The moves are likely linked in part to Kim Jong Un's drive to have the military take a bigger role in critical infrastructure projects. That could explain why newly appointed director of the KPA's General Political Bureau, Army General Kim Su Gil, accompanied Kim Jong Un on a field guidance trip to a beach tourist zone with other officials, Madden said.

Kim Jong Un is also likely expecting to receive more international economic aid and investment soon as part of the ongoing talks and he wants to prevent corruption that plagued some past projects, Madden said.

All of the newly promoted officials are younger than their predecessors, including 63-year-old Ri Yong Gil, who is 21 years younger than Ri Myong Su.

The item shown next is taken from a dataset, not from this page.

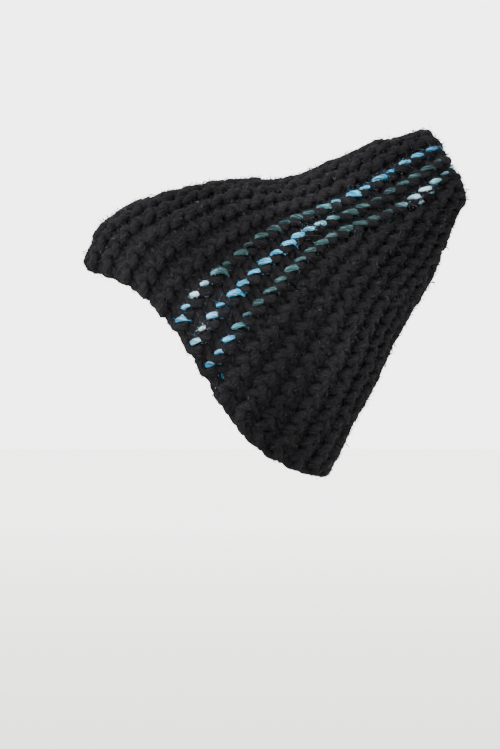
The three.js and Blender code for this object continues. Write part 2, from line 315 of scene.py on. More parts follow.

"This points to two things: the consolidation of Kim Jong Un's power as the sole leader of North Korea and strengthened cooperation between the North's party and military as the country works towards further economic development," said Yang Moo-jin, professor at the University of North Korean Studies in Seoul.

"They're all young but capable people," Yang said.

Lower-level U.S.-North Korean talks to prepare for the summit are continuing but have made only "halting progress", according to a second U.S. official briefed on the discussions.

That official said U.S. negotiators' efforts to press for definitions of immediate, comprehensive, verifiable and irreversible denuclearization by North Korea had run into opposition from the White House.

In a remarkable shift in tone eight days after cancelling the summit, citing Pyongyang's "open hostility", Trump welcomed North Korea's former intelligence chief, Kim Yong Chol, to the White House on Friday, exchanging smiles and handshakes.

Yonhap reported that Kim Yong Chol had transited Beijing on Monday on his way back to Pyongyang from the United States.

All three of the new military officials have at least some experience interacting with foreign delegations, a factor that is critical as Kim seeks to line up meetings with leaders from the United States, China, Russia, and Syria.

"They are shaping these guys up because there is going to be a lot of foreign interaction," Madden said. "They know to sit there and not get too drunk at the parties ... they know how to behave themselves."